Mengenang 20 Tahun Tragedi Bom Bali dan Kisah Trauma Para Penyitas
Hari ini, Rabu (12/10/2022) tepat 20 tahun yang lalu tragedi bom Bali terjadi. Berikut kisah trauma para penyitas tragedi tersebut.
"Saya tidak pernah bisa melupakan malam itu. (Saya ingat) suara orang menangis dan berteriak 'Tolong saya! Tolong saya!'," kata Agus Bambang Priyanto yang saat itu menjadi relawan Palang Merah.
Dengan api di Legian yang masih berkobar, Priyanto dan para relawa lainnya hanya bisa merawat mereka yang berhasil keluar dari kobaran api.
Saat itu pukul 02.00 ketika petugas pemadam kebakaran berhasil memadamkan api.
"Beberapa korban tewas terbakar habis hingga tak bisa dikenali lagi," kata Priyanto.
"Beberapa direduksi menjadi kerangka sementara sisanya (mayat) benar-benar dibakar.

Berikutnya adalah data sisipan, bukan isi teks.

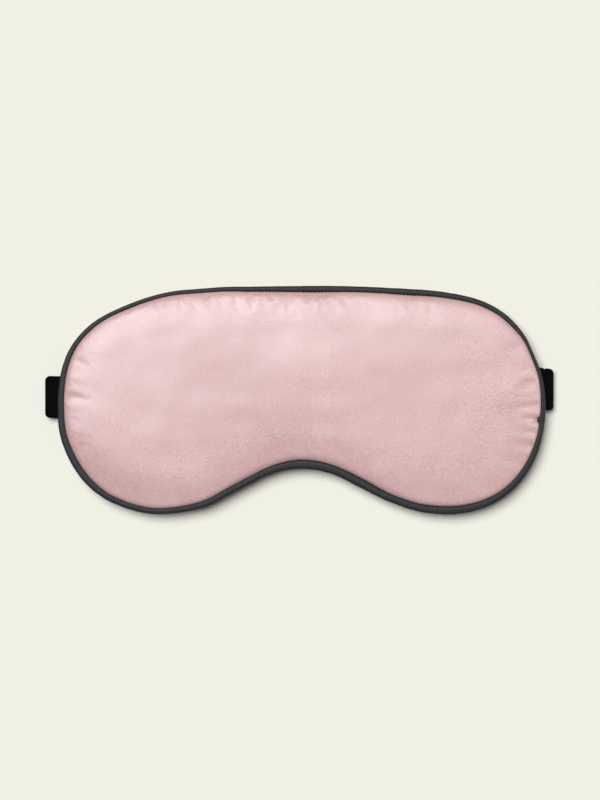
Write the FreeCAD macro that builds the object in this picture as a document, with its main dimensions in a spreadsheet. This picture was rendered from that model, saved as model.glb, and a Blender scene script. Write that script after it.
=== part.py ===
import FreeCAD, Part
import math
import os
import Sketcher

# A padded satin sleep mask, lying flat with its front face up and its adjustable elastic strap
# folded under it. X runs along the mask, Y towards the forehead and Z up from the surface that the
# mask lies on. The origin is the centre of the mask's footprint, and all sizes are millimetres.

SIZES = {
    # Outline of the mask at the outside of its piping: six tangent arcs from the middle of the top
    # edge to the bottom of the cheek lobe, a straight flank, and a hollow arc over the nose. An
    # arc ends where its outward normal points in the direction given, in degrees from +X.
    "top_height": 49.0,
    "top_radius": 830.0,
    "top_end": 86.5,
    "shoulder_radius": 80.0,
    "shoulder_end": 61.5,
    "temple_radius": 36.0,
    "temple_end": 25.0,
    "side_radius": 57.5,
    "side_end": -17.0,
    "cheek_radius": 41.8,
    "cheek_end": -90.0,
    "lobe_radius": 62.0,
    "flank_slope": 27.6,
    "nose_height": -29.7,
    # Piping: a cord in a folded strip of satin, whose two edges make the seam's flange.
    "piping_radius": 1.4,
    "cord_radius": 1.0,
    "satin": 0.35,
    "seam_z": 5.5,
    "flange_thickness": 0.5,
    "flange_inset": 8.0,
    # Crowned panels: the front rises from the seam, and the back swells down to the surface.
    "panel_inset": 2.9,
    "front_rim_z": 5.95,
    "front_top_z": 11.7,
    "back_rim_z": 5.2,
    "crown_width": 24.0,
    "layer_gap": 0.1,
    "filling_inset": 5.2,
    # Channel across the back that the folded strap lies in.
    "channel_width": 25.4,
    "channel_z": 4.4,
    # Strap: flat elastic, in two halves that telescope through the slider.
    "strap_y": 3.7,
    "strap_width": 18.0,
    "strap_thickness": 0.8,
    "strap_overhang": 4.7,
    "fold_top_z": 3.7,
    "end_sewn_z": 4.85,
    "end_run": 15.7,
    "end_rise_start": 7.9,
    "end_rise_end": 10.1,
    "lower_level": 0.95,
    "upper_level": 1.8,
    "fold_gap": 1.1,
    "side_length": 59.0,
    "side_rise_run": 9.0,
    "tail_reach": 84.0,
    # Slider: two low end bars under the sliding half, a raised centre bar in the sewn loop.
    "slider_x": 30.0,
    "slider_length": 14.0,
    "slider_bar": 2.0,
    "slider_bar_height": 0.9,
    "rail_width": 2.3,
    "rail_gap": 0.3,
    "hump_length": 6.4,
    "centre_bar_z": 2.65,
    "centre_bar_height": 0.7,
    "centre_bar_width": 2.4,
    "slider_corner": 2.0,
    "loop_gap": 0.05,
    "hem_slope_run": 2.8,
    "hem_length": 18.0,
    # Threads.
    "thread": 0.15,
    "stitch_length": 2.0,
    "stitch_pitch": 3.0,
    "seam_thread_inset": 4.5,
    "bartack_row_offset": 1.2,
    "hem_row_inset": 2.0,
    "hem_row_spacing": 3.0,
    "tail_row_inset": 2.0,
}

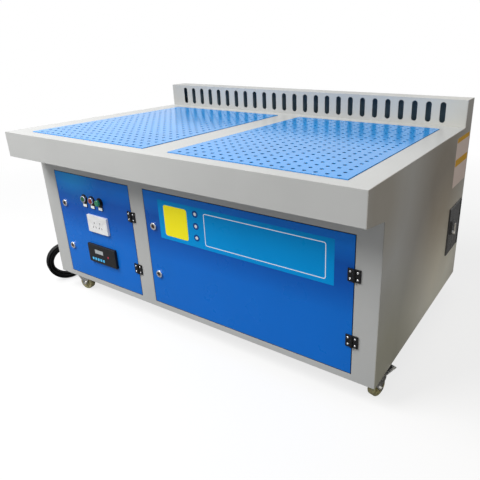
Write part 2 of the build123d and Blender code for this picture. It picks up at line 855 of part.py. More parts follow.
def hatch():
    """Hatch plate with its knuckle, and the black body of its latch."""
    y0 = hatch_front
    y1 = hatch_front + hatch_depth
    plate = block(x_right, latch_face, y0, y1, hatch_bottom, hatch_bottom + hatch_height)
    rim = plate.faces().sort_by(Axis.X)[-1].edges()
    plate = fillet(rim, hatch_sheet / 4)
    y_axis = y1 + hinge_barrel_radius + seat_gap
    x_axis = x_right + hinge_barrel_radius + seat_gap
    third = hatch_height / 3
    z0 = hatch_bottom + third
    knuckle = rod((x_axis, y_axis, z0), (0, 0, 1), hinge_barrel_radius, third)
    knuckle += block(x_right + seat_gap, latch_face - hatch_sheet / 4, y1 - sheet, y_axis, z0,
                     z0 + third)
    knuckle -= rod((x_axis, y_axis, z0), (0, 0, 1), hinge_pin_radius + running_fit, third)
    shaft_hole = rod((x_right - cut_overrun, latch_y, latch_pivot_height), (1, 0, 0),
                     latch_shaft_radius + seat_gap, latch_reach + cut_overrun)
    z_low = latch_pivot_height - latch_boss_radius - seat_gap
    body = block(latch_face, latch_face + latch_body_depth, latch_y - latch_body_width / 2,
                 latch_y + latch_body_width / 2, z_low, z_low + latch_body_height)
    body = fillet(body.edges().filter_by(Axis.X), latch_body_width / 6)
    return [plate + knuckle - shaft_hole, body - shaft_hole]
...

Kami menemukan anggota badan. Kami menemukan kepala yang terpenggal," lanjutnya.
Berjarak 6 kilometer, di RSUP Sanglah, petugas medis dibanjiri ratusan pasien yang datang.

Baca juga: Napiter Bom Bali Umar Patek Dapat Remisi, Kepala BNPT Ungkap Alasannya
"Unit darurat itu seperti pasar. Dalam 20 menit, kami kehabisan cairan infus karena pasien banyak sekali," kata I Gusti Lanang Made Rudiartha, direktur RS saat itu.
"Kamar mayat saya hanya bisa menampung 10 mayat. Jadi ada kantong mayat tergeletak di lorong kami. Kami memiliki begitu banyak pasien yang harus dirawat, kami hanya punya waktu untuk memikirkan apa yang harus dilakukan dengan (mayat) pada hari berikutnya."
Beberapa mayat begitu hangus, tim forensik butuh enam bulan sebelum mereka berhasil mengidentifikasi semua 202 korban.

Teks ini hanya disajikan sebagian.